Offices of the World Institute of Kimchi in Gwangju / Courtesy of the World Institute of Kimchi
Korea’s leading kimchi research agency has developed a new artificial intelligence (AI) model that can predict how kimchi will taste based on fermentation conditions, including temperature and bacteria present.
The World Institute of Kimchi under the Ministry of Science and ICT said on Monday the new model can be used to introduce new scientific guidelines that can replace older, more subjective methods that rely on individual human experience and knowledge.
The agency believes the breakthrough will allow for more standardized and predictable taste in mass production kimchi, improving the ability of companies to cater to global consumers.

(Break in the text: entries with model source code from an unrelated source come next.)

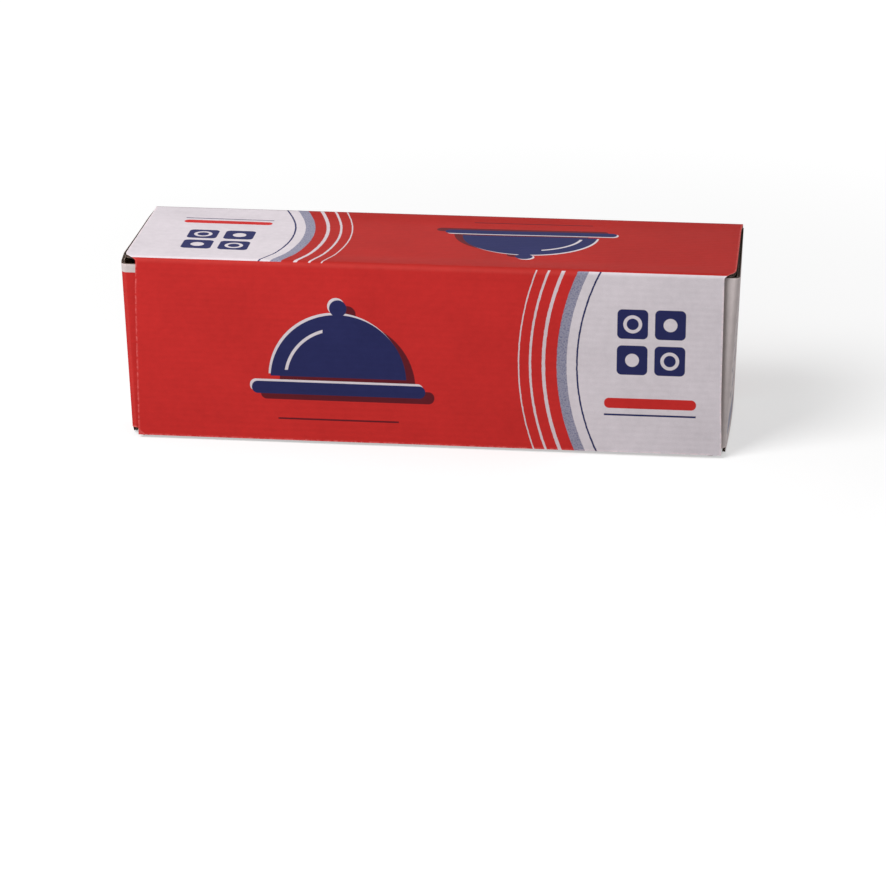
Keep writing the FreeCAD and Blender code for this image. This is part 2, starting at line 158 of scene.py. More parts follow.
class Sheets:
    """Grids of points gathered into one mesh, each with its print map and material."""

    def __init__(self):
        self.points = []
        self.faces = []
        self.maps = []
        self.rims = []
        self.slots = []
        self.loose = []
        self.count = 0

    def grid(
        self, points, prints, slot, away, split=None, prints_after=None, rim=None, loose=False
    ):
        """Adds a grid whose faces look along away. From row split on, prints_after is its
        map. rim is how far each point lies from the nearest raw edge. A loose grid shares
        no points with its neighbours."""
        points = np.asarray(points, float)
        rows, columns = points.shape[:2]
        a = points[:-1, :-1]
        normal = np.cross(points[1:, :-1] - a, points[:-1, 1:] - a)
        away = np.broadcast_to(away, points.shape)[:-1, :-1]
        turned = float((normal * away).sum()) < 0
        index = self.count + np.arange(rows * columns).reshape(rows, columns)
        prints = np.asarray(prints, float)
        rim = np.zeros((rows, columns)) if rim is None else rim
        for i in range(rows - 1):
            here = prints if split is None or i < split else prints_after
            for j in range(columns - 1):
                ring = [(i, j), (i + 1, j), (i + 1, j + 1), (i, j + 1)]
                if turned:
                    ring.reverse()
                self.faces.append([int(index[k]) for k in ring])
                self.maps.extend(here[k[0], k[1]] for k in ring)
                self.rims.extend((rim[k[0], k[1]], 0.0) for k in ring)
                self.slots.append(slot)
        self.points.append(points.reshape(-1, 3))
        self.loose.extend([loose] * (rows * columns))
        self.count += rows * columns

    def board(self, outer, inner, prints, rims, split=None, prints_after=None):
        """A board with an outer and an inner face. rims names the sides that show the
        board's thickness: first and last row, first and last column. Each is "cut" along
        the flutes, "open" across them, a "fold" where the sheet goes on, or None."""
        outer = np.asarray(outer, float)
        inner = np.asarray(inner, float)
        rim = from_raw_edge(outer, rims)
        self.grid(outer, prints, OUTSIDE, outer - inner, split, prints_after, rim)
        self.grid(inner, prints, INSIDE, inner - outer, split, prints_after, rim)
        sides = (
            (outer[0], inner[0], outer[1]),
            (outer[-1], inner[-1], outer[-2]),
            (outer[:, 0], inner[:, 0], outer[:, 1]),
            (outer[:, -1], inner[:, -1], outer[:, -2]),
        )
        for (near, far, within), kind in zip(sides, rims):
            if kind in ("cut", "fold"):
                self.cut_edge(near, far, within)
            elif kind == "open":
                self.open_edge(near, far, within)

    def cut_edge(self, near, far, within):
        """A cut along the flutes: plain thickness, a little rounded."""
        across = (0.0, 0.2, 0.5, 0.8, 1.0)
        dent = (0.0, 0.02, 0.08, 0.02, 0.0)
        inward = within - near
        inward /= np.linalg.norm(inward, axis=1)[:, None] + 1e-9
        grid = [near + (far - near) * t + inward * d for t, d in zip(across, dent)]
        length = along(near)
        prints = [np.stack([length, np.full(len(length), t * BOARD)], 1) for t in across]
        self.grid(np.array(grid), np.array(prints), EDGE, -inward[None])

    def open_edge(self, near, far, within):
        """A cut across the flutes: two liners with the wavy medium between them."""
        # Shares of the thickness: a liner, and half of the medium
        liner = 0.15
        medium = 0.05
        # Depth of the opening, and how far the medium is set in
        deep = 3.0
        set_in = 0.15
        steps_in_flute = 10
        row_of_print = 0.4
        inward = within - near
        inward /= np.linalg.norm(inward, axis=1)[:, None] + 1e-9
        length = along((near + far) / 2)
        steps = max(8, int(length[-1] / (FLUTE / steps_in_flute)))
        fine = np.linspace(0, length[-1], steps + 1)
        near, far, inward = (
            np.stack([np.interp(fine, length, p[:, k]) for k in range(3)], 1)
            for p in (near, far, inward)
        )
        through = far - near

        def strip(rows, slot, away):
            prints = [
                np.stack([fine, np.full(len(fine), r * row_of_print)], 1)
                for r in range(len(rows))
            ]
            self.grid(np.array(rows), np.array(prints), slot, away, loose=True)

        top = near + through * liner
        foot = far - through * liner
        strip([near, top], EDGE, -inward[None])
        strip([foot, far], EDGE, -inward[None])
        strip([top, top + inward * deep], FLUTES, through[None])
        strip([foot, foot + inward * deep], FLUTES, -through[None])
        strip([top + inward * deep, foot + inward * deep], FLUTES, -inward[None])
        wave = 0.5 + (0.5 - liner - medium) * np.sin(2 * math.pi * fine / FLUTE)
        high = near + through * (wave - medium)[:, None] + inward * set_in
        low = near + through * (wave + medium)[:, None] + inward * set_in
        reach = inward * (deep - set_in)
        strip([high, low], EDGE, -inward[None])
        strip([high, high + reach], FLUTES, -through[None])
        strip([low, low + reach], FLUTES, through[None])

    def build(self, name, materials, body, slot, node=None, sharp=38):
        """Makes the piece. It rides on a body, unless body is None, and may replace a node."""
        mesh = bpy.data.meshes.new(name)
        points = np.concatenate(self.points) * MM
        mesh.from_pydata(points.tolist(), [], self.faces)
        for title, places in (("Print", self.maps), ("Rim", self.rims)):
            layer = mesh.uv_layers.new(name=title)
            layer.data.foreach_set("uv", (np.array(places) * MM).astype(np.float32).ravel())
        mesh.polygons.foreach_set("material_index", self.slots)
        for material in materials:
            mesh.materials.append(material)
        work = bmesh.new()
        work.from_mesh(mesh)
        shared = [point for point, loose in zip(work.verts, self.loose) if not loose]
        bmesh.ops.remove_doubles(work, verts=shared, dist=2e-6)
        work.to_mesh(mesh)
        work.free()
        mesh.polygons.foreach_set("use_smooth", [True] * len(mesh.polygons))
        mesh.set_sharp_from_angle(angle=math.radians(sharp))
        piece = bpy.data.objects.new(name, mesh)
        scene.collection.objects.link(piece)
        if body:
            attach(piece, body)
        if node:
            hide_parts(node)
        return piece


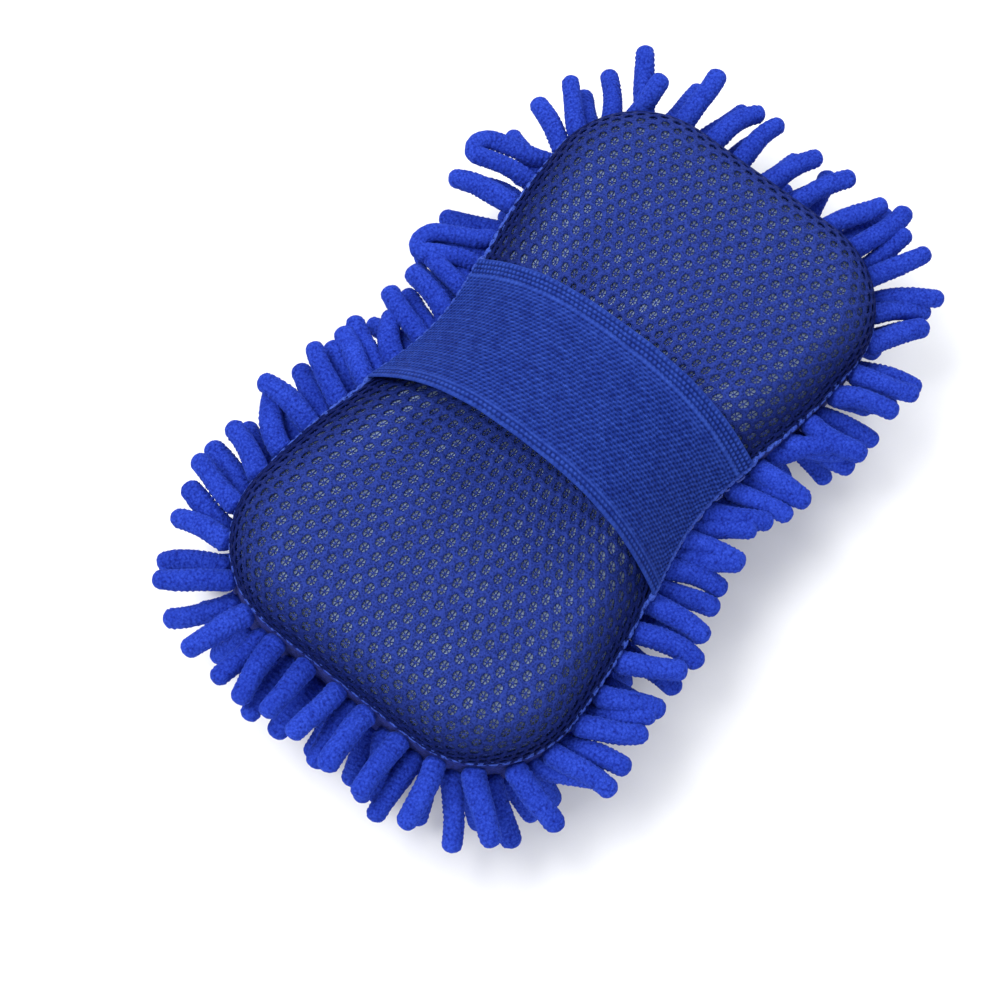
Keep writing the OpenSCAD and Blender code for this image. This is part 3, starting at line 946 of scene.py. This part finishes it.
def add_studio():
    """A pale floor, three large soft lights and an even, faintly blue world."""
    bpy.ops.mesh.primitive_plane_add(size=6, location=(0, 0, -0.0005))
    floor = bpy.context.object
    floor.name = "floor"
    floor.data.materials.append(floor_material())
    add_area_light("key", (-0.45, 0.70, 1.25), 0.9, 20)
    add_area_light("fill", (-0.9, -0.8, 0.9), 1.2, 9)
    add_area_light("rim", (0.9, 0.2, 0.8), 0.8, 7)
    world = bpy.data.worlds.new("studio")
    world.use_nodes = True
    world.node_tree.nodes["Background"].inputs["Color"].default_value = (0.9, 0.93, 1.0, 1)
    world.node_tree.nodes["Background"].inputs["Strength"].default_value = 0.6
    bpy.context.scene.world = world
    bpy.context.scene.view_settings.view_transform = "Standard"


def build():
    chenille = chenille_material()
    elastic = strap_material()
    thread = thread_material()
    net = net_material("net", (0.005, 0.012, 0.09), (0.019, 0.039, 0.235))
    under_net = net_material("net_lining", (0.010, 0.020, 0.12), (0.024, 0.044, 0.24))
    seam = net_material("seam", (0.014, 0.030, 0.21), (0.046, 0.095, 0.45))

    points, faces = foam_block()
    foam = make_piece("foam", points, faces, foam_material())
    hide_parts("foam_core")

    points, faces, values = net_back()
    back = make_piece("net", points, faces, net, values)
    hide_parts("mesh_back")
    points, faces, _ = lining_yarns()
    lining = make_piece("net_lining", points, faces, under_net)
    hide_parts("mesh_back")

    points, faces = cloth_tray()
    tray = make_piece("pile_cloth", points, faces, backing_material())
    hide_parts("pile_backing")

    points, faces = seam_ridge()
    ridge = make_piece("seam_ridge", points, faces, seam)
    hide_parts("rim_seam")
    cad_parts["seam_allowance"].data.materials.clear()
    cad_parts["seam_allowance"].data.materials.append(backing_material())

    points, faces, values = strap_mesh()
    strap = make_piece("strap", points, faces, elastic, values, body=None)
    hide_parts("hand_strap", "strap_hem_left", "strap_hem_right")
    strap_length()
    for side, name in ((1, "left"), (-1, "right")):
        points, faces, _ = hem_stitches(side)
        stitches = make_piece("stitches_" + name, points, faces, thread)
        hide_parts("strap_stitches_" + name)
    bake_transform(strap)

    rows = sorted(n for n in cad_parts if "_pile_" in n)
    for k, name in enumerate(rows):
        pile_row(name, chenille, 100 * k)


build()
add_camera()
add_studio()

The AI model, jointly developed by a team of researchers from the institute and Chonnam National University, found nine key elements that help predict the fermentation progress and how the resulting kimchi will taste. The signal markers include different types of organic acids, sugars, amino acids and other compounds. Collectively, they help determine kimchi's unique flavor profile.

Samgwang Temple in Busan hosts a kimchi making event where volunteers prepare kimchi for donation to local anti-poverty groups, Dec. 10, 2025. Yonhap
The model was developed after lead researcher Whon Tae-woong innoculated cabbage with 10 different types of lactobacillus and monitored bacterial development in different temperature conditions to help the AI better predict bacteria growth and fermentation processes.
The institute said the AI model already tallies with existing statistical data about kimchi fermentation that is publicly available. According to the agency, the model can be implemented for mass production or other industrial purposes immediately.
“The new AI model will contribute to minimizing unexpected changes in kimchi quality, which often resulted from unbalanced fermentation. It will help uniform distribution of fermented kimchi with the degree of maturity preferred by a majority of global consumers,” Whon said.
“This breakthrough is a critical turning point for commercial fermentation, advancing from human experiences to prediction based on AI analysis. The standardized procedures for detailed control of environmental conditions will help strengthen K-food's consumer trustworthiness and global competitiveness.”
Whon's latest AI model was introduced in the March issue of the science journal "Food Chemistry."